Je ne peux taire la contribution de Mme Carmen Lemire qui m’a patiemment expliqué les nombreuses modifications survenues aux règles budgétaires du gouvernement avec les années et m’a fait prendre conscience de leurs impacts à notre niveau, ce qui a inspiré bon nombre de mes sorties publiques.
Toute ma reconnaissance aux médias locaux et régionaux qui n’ont pas été avares de leurs espaces qui ont subi des contractions au cours des années et dont l’intérêt pour la mission éducative a cru avec le temps.
Mes remerciements à nos députés et élus municipaux qui se sont succédés avec les années et sur qui nous avons pu compter dans plusieurs dossiers.
Mes hommages également à mes collègues présidentes et présidents des commissions scolaires membres de la Fédération. Mes nombreuses rencontres et discussions avec celles et ceux-ci m’ont fait grandir et ont aussi inspiré tant de mes initiatives. Je songe finalement aux deux présidents de la Fédération des commissions scolaires du Québec (FCSQ) que j’ai servis : Josée Bouchard et Alain Fortier.
J’ai été honoré de la confiance témoignée par les missions que ces derniers m’ont confiées, même si je n’avais pas de fonctions électives au sein de l’organisme.
Pour l’avenir, le Projet de loi 40 m’inquiète et j’ai pu l’exprimer publiquement.
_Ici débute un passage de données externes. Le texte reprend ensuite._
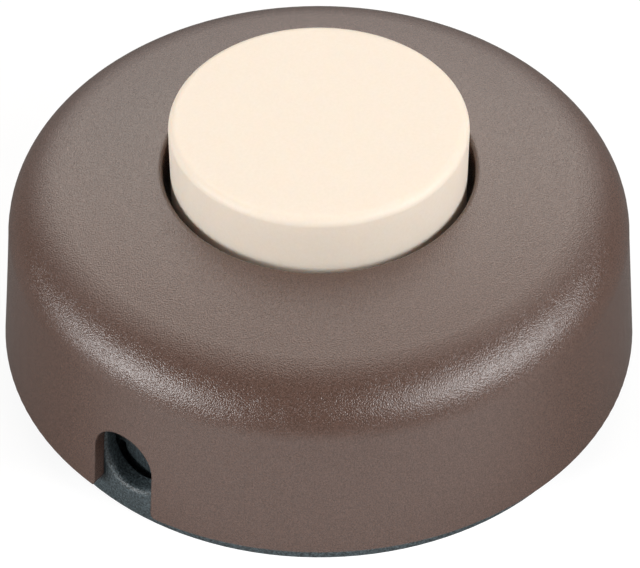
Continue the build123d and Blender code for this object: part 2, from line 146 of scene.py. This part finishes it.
tone = add(tree, "ShaderNodeMix",
           {"Factor": painted_light_pool.outputs[0], "A": linear("#686868"), "B": linear("#F0F0F0")},
           data_type="RGBA")
matt = add(tree, "ShaderNodeBsdfDiffuse", {"Color": tone.outputs[2]})
glow = add(tree, "ShaderNodeEmission", {"Color": WHITE, "Strength": CAMERA_GLOW})
both = add(tree, "ShaderNodeAddShader", {0: matt.outputs[0], 1: glow.outputs[0]})
direct, clear = rays(tree)
mirrored = add(tree, "ShaderNodeMath", {0: clear, 1: MIRRORED_GLOW}, operation="MULTIPLY")
bright = add(tree, "ShaderNodeMath", {0: direct, 1: mirrored.outputs[0]}, operation="MAXIMUM")
seen = add(tree, "ShaderNodeMixShader",
           {0: bright.outputs[0], 1: matt.outputs[0], 2: both.outputs[0]})
add(tree, "ShaderNodeOutputMaterial", {"Surface": seen.outputs[0]})
floor.data.materials.append(paper_painted_light_and_shade)

# The light: the lit patch of a white paper sweep stands behind the switch and greys its crown, with
# two banks over it. Two low soft boxes at the front corners light the side of the button and streak
# the shoulder. The room behind the camera is dim, which leaves the dark bands beside the streaks.
ROOM = 0.2  # lights the object from all round
DIM = 0.06  # what mirrored rays see of the room
SWEEP_RISE = math.radians(40)
SWEEP_EDGE = (0.5, 0.82)  # cosines of the angles from its middle where it ends and is full
LAMP_AWAY = 0.7
world = bpy.data.worlds.new("studio")
world.use_nodes = True
tree = world.node_tree
tree.nodes.clear()
aim = add(tree, "ShaderNodeTexCoord")
behind = add(tree, "ShaderNodeVectorMath",
             {0: aim.outputs["Generated"], 1: heading(CAMERA_TURN + math.pi, SWEEP_RISE)},
             operation="DOT_PRODUCT")
sweep = add(tree, "ShaderNodeMapRange",
            {"Value": behind.outputs["Value"], "From Min": SWEEP_EDGE[0],
             "From Max": SWEEP_EDGE[1], "To Min": DIM})
room = add(tree, "ShaderNodeBackground", {"Color": WHITE, "Strength": ROOM})
paper = add(tree, "ShaderNodeBackground", {"Color": WHITE, "Strength": sweep.outputs[0]})
backdrop = add(tree, "ShaderNodeBackground", {"Color": WHITE, "Strength": 1.0})
direct, clear = rays(tree)
mirrored = add(tree, "ShaderNodeMixShader", {0: clear, 1: room.outputs[0], 2: paper.outputs[0]})
seen = add(tree, "ShaderNodeMixShader",
           {0: direct, 1: mirrored.outputs[0], 2: backdrop.outputs[0]})
add(tree, "ShaderNodeOutputWorld", {"Surface": seen.outputs[0]})
bpy.context.scene.world = world


def soft_box(name, turn, rise, wide, tall, watts, colour="#FFFFFF"):
    """A rectangular lamp aimed at the switch; turn is from the camera's direction, to the right."""
    lamp = bpy.data.objects.new(name, bpy.data.lights.new(name, "AREA"))
    lamp.data.shape = "RECTANGLE"
    lamp.data.size = wide
    lamp.data.size_y = tall
    lamp.data.energy = watts
    lamp.data.color = linear(colour)[:3]
    where = heading(CAMERA_TURN + math.radians(turn), math.radians(rise))
    lamp.location = LAMP_AWAY * where
    lamp.rotation_euler = (-where).to_track_quat("-Z", "Y").to_euler()
    bpy.context.scene.collection.objects.link(lamp)


soft_box("top_bank", turn=180, rise=68, wide=0.50, tall=0.44, watts=0.85, colour="#FFF6EA")
soft_box("back_bank", turn=180, rise=38, wide=1.00, tall=0.32, watts=2.1, colour="#FFF6EA")
soft_box("left_box", turn=-63, rise=18, wide=0.66, tall=0.23, watts=4.4)
soft_box("right_box", turn=62, rise=29, wide=0.78, tall=0.27, watts=5.4)


# The base plate and the two cord clamps: moulded in anthracite glass-filled nylon, darker than the
# cover. The mould's even grain is drawn at 0.2 mm, coarser than a real one, so that it shows, and
# the skin is duller in the cloudy patches where the glass comes near it.
def dress(material, *names):
    """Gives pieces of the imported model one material."""
    for name in names:
        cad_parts[name].data.materials.clear()
        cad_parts[name].data.materials.append(material)


NYLON_GRAIN = 0.2 * MM
NYLON_DEEP = 0.08 * MM
NYLON_CLOUD = 6 * MM
anthracite_nylon, tree = finish("matt_anthracite_nylon")
place = add(tree, "ShaderNodeTexCoord")
grit = add(tree, "ShaderNodeTexNoise",
           {"Vector": place.outputs["Object"], "Scale": 1 / NYLON_GRAIN, "Detail": 1.0})
fleck = add(tree, "ShaderNodeMapRange",
            {"Value": grit.outputs["Fac"], "From Min": 0.35, "From Max": 0.7})
tone = add(tree, "ShaderNodeMix",
           {"Factor": fleck.outputs[0], "A": linear("#1F2628"), "B": linear("#525E63")},
           data_type="RGBA")
cloud = add(tree, "ShaderNodeTexNoise",
            {"Vector": place.outputs["Object"], "Scale": 1 / NYLON_CLOUD})
gloss = add(tree, "ShaderNodeMapRange",
            {"Value": cloud.outputs["Fac"], "To Min": 0.34, "To Max": 0.5})
rise = add(tree, "ShaderNodeBump", {"Height": grit.outputs["Fac"], "Distance": NYLON_DEEP})
skin = add(tree, "ShaderNodeBsdfPrincipled",
           {"Base Color": tone.outputs[2], "Roughness": gloss.outputs[0], "IOR": 1.53,
            "Normal": rise.outputs[0]})
add(tree, "ShaderNodeOutputMaterial", {"Surface": skin.outputs[0]})
dress(anthracite_nylon, "base_plate", "cord_clamp_in", "cord_clamp_out")

# The four feet: black moulded rubber discs pressed into the base. Rubber is dull and a little
# grey where it has bloomed.
RUBBER_GRIT = 0.3 * MM
RUBBER_DEEP = 0.02 * MM
moulded_rubber, tree = finish("moulded_black_rubber")
place = add(tree, "ShaderNodeTexCoord")
grit = add(tree, "ShaderNodeTexNoise",
           {"Vector": place.outputs["Object"], "Scale": 1 / RUBBER_GRIT, "Detail": 3.0})
tone = add(tree, "ShaderNodeMix",
           {"Factor": grit.outputs["Fac"], "A": linear("#161617"), "B": linear("#2C2C2D")},
           data_type="RGBA")
rise = add(tree, "ShaderNodeBump", {"Height": grit.outputs["Fac"], "Distance": RUBBER_DEEP})
skin = add(tree, "ShaderNodeBsdfPrincipled",
           {"Base Color": tone.outputs[2], "Roughness": 0.72, "IOR": 1.52,
            "Normal": rise.outputs[0]})
add(tree, "ShaderNodeOutputMaterial", {"Surface": skin.outputs[0]})
dress(moulded_rubber, "rubber_foot_1", "rubber_foot_2", "rubber_foot_3", "rubber_foot_4")

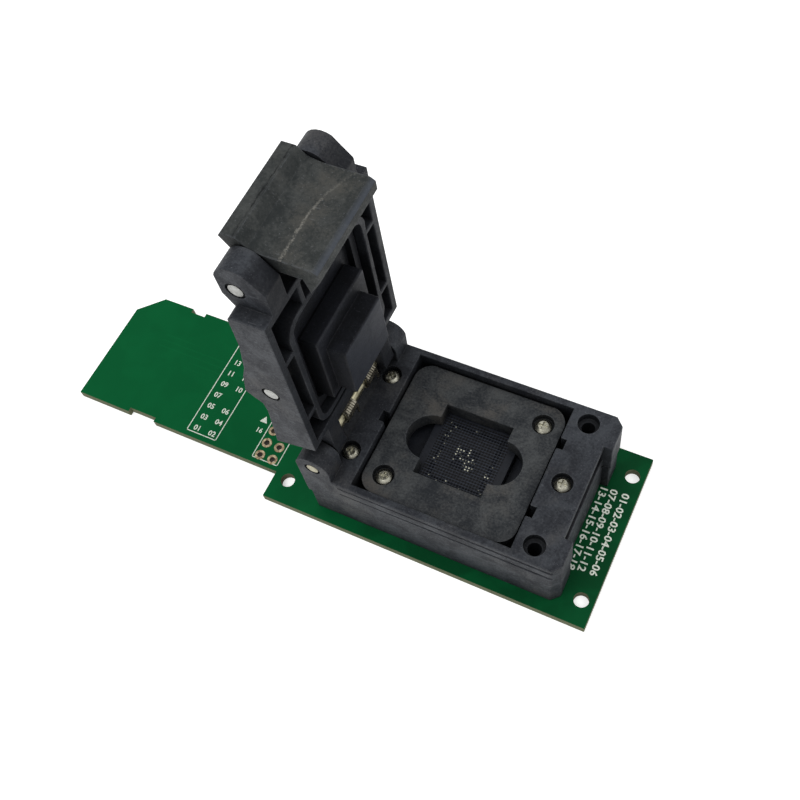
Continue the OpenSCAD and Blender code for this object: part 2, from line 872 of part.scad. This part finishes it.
// Side profile of the latch: thumb lip, paddle, hook and the web to its barrel
module latch_profile() {
    polygon([[slab_x0 + 0.5, thumb_z - 2], [lip_x1 - 0.6, thumb_z], [lip_x1, thumb_z - 0.4],
        [lip_x1, thumb_z - 2.5], [slab_x1 + 0.5, thumb_z - 3.9], [slab_x1, thumb_z - 5.8],
        [slab_x1, hook_low + 0.7], [slab_x1 - 0.5, hook_low], [slab_x0 + 0.4, hook_low],
        [hook_tip_x, hook_tip_z], [slab_x0 + 0.1, latch_z - 7.6], [slab_x0, latch_z - 6.2],
        [slab_x0, latch_z - 2], [latch_x - 0.5, latch_z - 1.9], [latch_x - 0.5, latch_z + 1.9],
        [slab_x0, latch_z + 2]]);
}

module latch() {
    color(black_plastic)
        opened()
            difference() {
                union() {
                    across(latch_w)
                        latch_profile();
                    translate([latch_x, 0, latch_z])
                        cross_cylinder(latch_barrel_r, latch_w);
                }
                translate([latch_x, 0, latch_z])
                    cross_cylinder(cross_r + run_gap, base_w);
            }
}

adapter_board();
header_pads();
card_contacts();
board_screws();
lower_housing();
contact_retainer();
contact_block();
contact_pins();
socket_frame();
frame_screws();
floating_plate();
plate_screws();
plate_spring(0);  // plate_spring_a
plate_spring(1);  // plate_spring_b
plate_spring(2);  // plate_spring_c
plate_spring(3);  // plate_spring_d
hinge_pin();
hinge_spring_near();
hinge_spring_far();
lid_frame();
pusher_pin();
pusher_carrier();
pressure_block();
latch_pin();
latch();
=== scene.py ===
import bmesh
import bpy
import json
import math
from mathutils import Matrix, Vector


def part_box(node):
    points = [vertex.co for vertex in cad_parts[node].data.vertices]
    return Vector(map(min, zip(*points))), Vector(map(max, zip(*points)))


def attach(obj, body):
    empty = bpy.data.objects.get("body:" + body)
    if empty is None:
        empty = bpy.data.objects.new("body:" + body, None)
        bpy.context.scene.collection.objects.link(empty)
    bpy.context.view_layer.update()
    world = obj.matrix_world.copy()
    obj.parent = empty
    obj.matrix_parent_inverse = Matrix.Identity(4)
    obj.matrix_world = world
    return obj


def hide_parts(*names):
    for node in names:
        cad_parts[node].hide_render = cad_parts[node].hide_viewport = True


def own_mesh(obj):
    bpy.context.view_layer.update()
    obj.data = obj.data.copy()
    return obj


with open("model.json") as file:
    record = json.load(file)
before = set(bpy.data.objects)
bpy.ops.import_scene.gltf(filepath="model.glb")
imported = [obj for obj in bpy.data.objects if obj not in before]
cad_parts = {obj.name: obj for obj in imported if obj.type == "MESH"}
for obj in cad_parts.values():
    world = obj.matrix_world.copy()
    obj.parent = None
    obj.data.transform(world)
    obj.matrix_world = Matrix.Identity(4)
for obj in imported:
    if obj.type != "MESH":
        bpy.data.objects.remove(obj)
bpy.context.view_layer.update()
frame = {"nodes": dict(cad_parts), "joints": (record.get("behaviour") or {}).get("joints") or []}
nodes = frame["nodes"]
mm = 0.001
print("test socket: frame loaded,", len(nodes), "nodes")

sizeOf = {name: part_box(name) for name in nodes}
plateLow, plateHigh = sizeOf["floating_plate"]
chipX = (plateLow.x + plateHigh.x) / 2


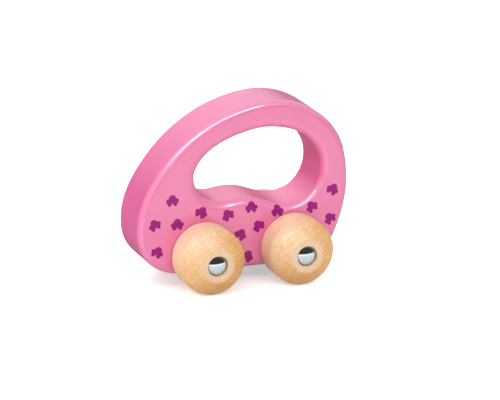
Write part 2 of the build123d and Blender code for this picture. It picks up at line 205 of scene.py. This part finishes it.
def turned_wood(name, seed, centre, tilt, lit_side):
    """Varnished beech turned on a lathe. The fibres run across the wheel, at the angle tilt, so that the tread shows side grain and end grain by turns."""
    m = Mat(name)
    local = m.mapping(location=(-centre[0], -centre[1], -centre[2]))
    turned = m.mapping(rotation=(0, tilt, 0), location=(seed * 0.037, seed * 0.021, seed * 0.053), source=local)
    # slow growth rings, the fibres, and the short dark flecks that beech shows all over
    wob = m.noise(m.mapping(scale=(20, 110, 110), source=turned), 1.0, 4, 0.55, 0.6)
    ringv = m.mapping(scale=(3, 80, 150), rotation=(0.45, 0, 0), source=turned)
    ring = m.n("ShaderNodeTexWave", wave_type="BANDS", bands_direction="Z", wave_profile="SIN")
    ring.inputs["Scale"].default_value = 0.8
    ring.inputs["Distortion"].default_value = 6.0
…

Toutefois, quand on est un amoureux de l’éducation publique, il ne nous est pas permis d’espérer son échec. Avec les habiletés de notre directeur général, j’ai confiance que lui et son équipe pourront palier, chez-nous, à bien des égards, l’erreur législative qui est en train d’être commise.
Cette espèce de police d’assurance, c’est nous tous, membres du conseil qui l’avons choisie. Ce sera certainement l’un de nos héritages le plus précieux pour la réussite éducative et l’évolution de notre Plan d’engagement vers la réussite. Il nous est permis de nous en enorgueillir.
Voilà, le temps est venu de tourner la page tout simplement.
Veuillez recevoir, chers collègues, l’assurance de ma plus haute considération.